EG: How do you like to spend your time outside of work?

AB: I love to hike and get outside. My husband is a great chef and has a wine cellar, so I eat and drink well. I’ve got a German Shepherd and he’s the smartest dog I’ve ever had.

My youngest child is studying abroad, so I’m excited that all of them are out and living their lives. Besides spending time with my kids, I enjoy bridge. I know it’s a game that, according to my colleagues, is popular with a demographic much older than mine, but all my kids play, and my daughter-in-law is learning. We like to do things that are slightly competitive.

EG: What is your advice to aspiring female business leaders to advance their careers? If you could go back and tell your younger self one thing, what would it be?

AB: Networking is a really strong thing. Getting a “Board of Directors” or outside perspective to help when you’re struggling with something that you can’t go to your team with is also important. Get different perspectives and other ways to look at things. Ask for contrarian points of view and make sure you’re doing what you do for yourself first and foremost.

Women will run to the eleventh hour when it’s not the best thing for them or their health, and they don’t realize it because they like to be needed. Make sure you set some boundaries and live by them so that you can be in a good place for others.

EG: Finding boundaries can be difficult, because, especially for women in the workplace, you want to be able to stand alongside your team, have a good reputation, and have people respect you. There’s an element of having to “prove yourself” as a woman in most spaces that makes it very easy to let your boundaries break down.

AG: “No” is a complete sentence, people! There’s a problem with the boundary side for a lot of our female executives, and I think that’s something I’d do differently in my own career if I had to do it again. But having said that, I still would rather air on the side of doing too much than too little. What isn’t being done, and how can you contribute to that? Figure out what it is that you can have an impact on.

There’s a great Harvard Business piece about the “monkey on your back” and how there are some people who go around putting their monkeys on everyone else’s back. If you’re going to be what my parents called the “patsy,” you’re not going to further your career; you’re really just doing someone else’s work, and that’s a bad place to be.

EG: What are you most excited about as a new C200 member?

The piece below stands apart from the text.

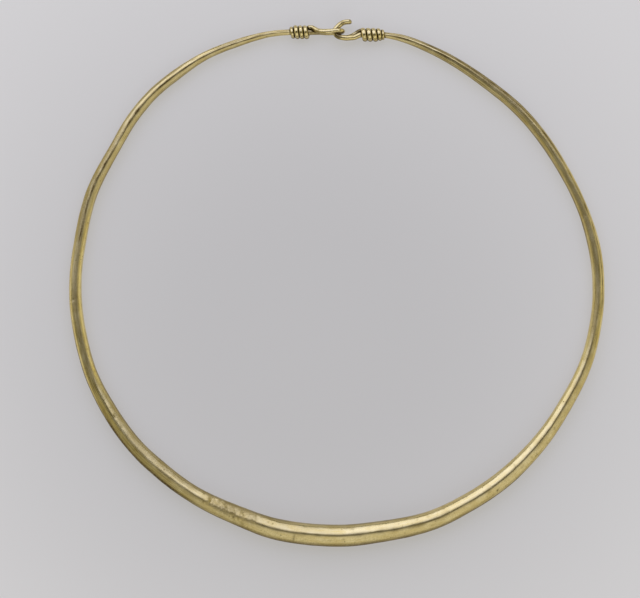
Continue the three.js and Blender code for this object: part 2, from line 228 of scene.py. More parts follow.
# Single marks: ring bearing, section bearing, length and breadth in millimetres, slant, depth and how dark
MARKS = [
    (244.8, 122, 7.5, 2.4, 0.1, 0.2, 0.3), (240.3, 128, 0.55, 2.2, 0.7, 0.1, 0.35),
    (242.4, 122, 0.5, 1.9, 0.9, 0.09, 0.3), (246.4, 80, 0.45, 0.6, 0, 0.13, 0.7),
    (249.6, 125, 0.6, 1.5, -0.8, 0.09, 0.25), (260.6, 62, 0.35, 2.1, 0.15, 0.09, 0.5),
    (307.8, 59, 0.4, 0.35, 0, 0.16, 1), (375.2, 106, 0.5, 0.8, 0.9, 0.12, 0.55),
    (374.6, 118, 0.5, 0.7, -0.9, 0.1, 0.4), (211.4, 96, 0.5, 1.2, 0.6, 0.07, 0.3),
    (214.2, 102, 0.6, 1.1, -0.5, 0.07, 0.25), (219.6, 78, 0.5, 0.9, 0.4, 0.06, 0.3),
    (144.2, 78, 0.5, 0.9, 0.6, 0.07, 0.2), (147.5, 74, 0.6, 0.8, -0.6, 0.06, 0.2),
    (183.8, 76, 0.4, 0.6, 0, 0.08, 0.5), (254.2, 126, 0.3, 0.3, 0, 0.1, 0.7),
    (255.3, 124, 0.3, 0.35, 0, 0.1, 0.8), (271.6, 75, 0.4, 0.4, 0, 0.07, 0.5),
    (326.2, 70, 0.4, 0.6, 0.3, 0.07, 0.4), (399.0, 85, 0.4, 0.5, 0, 0.07, 0.5),
]

# Small crossing creases: ring bearings from and to, section bearings from and to, and how many. Then the
# least and most of each one's sizes in millimetres, and how much painted shade it gets for its depth.
WRINKLES = [(238, 252, 88, 150, 34), (184, 201, 50, 110, 16), (208, 222, 60, 120, 14)]
WRINKLE_SEED = 5
WRINKLE_LENGTH = (0.3, 0.55)
WRINKLE_BREADTH = (0.4, 1.3)
WRINKLE_SLANT = (-1.2, 1.2)
WRINKLE_DEPTH = (-0.05, 0.09)
WRINKLE_SHADE_PER_DEPTH = 4

# Where the clasp is darkened with grime and painted shade: places this near another stretch of wire, which is
# this far on along it
CREVICE_PROBE = 0.3
CREVICE_TOUCH = 0.18
CREVICE_REACH = 0.66
CREVICE_RUN = 2.2
CLASP_HALF_LENGTH = 28.0

# Painted shade on the wires' sides: where a side starts and is full, its strength, and how much more lies
# toward the front and the left
WIRE_SIDE = (0.35, 0.95)
WIRE_SIDE_SHADE = 0.7
FRONTWARD_SHADE = 0.36
LEFTWARD_SHADE = 0.2

# The roughness of the polished wires against that of the rod
WIRE_POLISH = -0.6

# The gold's colours, its streaks' size in millimetres, its other patterns' scales to a metre, and the height of
# its finest relief in metres
PALE_GOLD = (0.86, 0.725, 0.37, 1)
DEEP_GOLD = (0.70, 0.555, 0.225, 1)
SPECKLED_GOLD = (0.55, 0.43, 0.18, 1)
# The dark brown that grime and all the painted shade are mixed toward
GRIME_AND_SHADE_BROWN = (0.105, 0.064, 0.012, 1)
STREAK_LENGTH = 7.0
STREAK_FINENESS = 7.0
GRAIN_SCALE = 1900.0
PATCH_SCALE = 190.0
PIT_SCALE = 620.0
PITTED_AREA_SCALE = 300.0
BUMP_STRENGTH = 0.5
BUMP_HEIGHT = 0.00006

# What the patterns do to the gold: shares, strengths, and ranges from the least to the most
NOISE_RANGE = (0.3, 0.7)
STREAK_SHARE, PATCH_SHARE = 0.55, 0.45
TONE_RANGE = (0.36, 0.64)
SPECKLE_RANGE = (0.42, 0.62)
SPECKLE_STRENGTH = 0.35
PIT_RANGE = (0.1, 0.2)
PITTED_AREA_RANGE = (0.52, 0.6)
PIT_GRIME = 0.6
DARKENING_MOTTLE = (0.82, 1.15)
CLEAN_ROUGHNESS = (0.22, 0.34)
MATTE_ROUGHNESS = 0.13
DARKENING_ROUGHNESS = 0.2
GRAIN_BUMP = (0.4, 1.5)
STREAK_BUMP = 0.5
PIT_BUMP = 1.2

# The table, in metres: its glow is painted light that lifts the shadows, and is weakest under the ring
TABLE_HALF = 3.0
TABLE_COLOUR = (0.3, 0.295, 0.285, 1)
TABLE_ROUGHNESS = 0.9
TABLE_PAINTED_LIGHT_COLOUR = (1, 0.978, 0.965, 1)
TABLE_PAINTED_LIGHT = 0.322
TABLE_PAINTED_LIGHT_RISE = 0.14
TABLE_DIM_MIDDLE = (-0.01, -0.02, 0)
TABLE_DIM_FROM, TABLE_DIM_TO = 0.03, 0.2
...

AB: Given that I hadn’t heard anything about C200 before joining, I joined because I was so excited to be a part of a community that so many women I know and respect are a part of. I’m going to the FunRaiser in June at Ginger Bailey’s Canoe Island Lodge. I’ve heard great things about FunRaisers, so I’m jumping in with both feet! I’m really looking forward to getting immersed in the organization, meeting a lot of members, and gaining a whole new network and support system.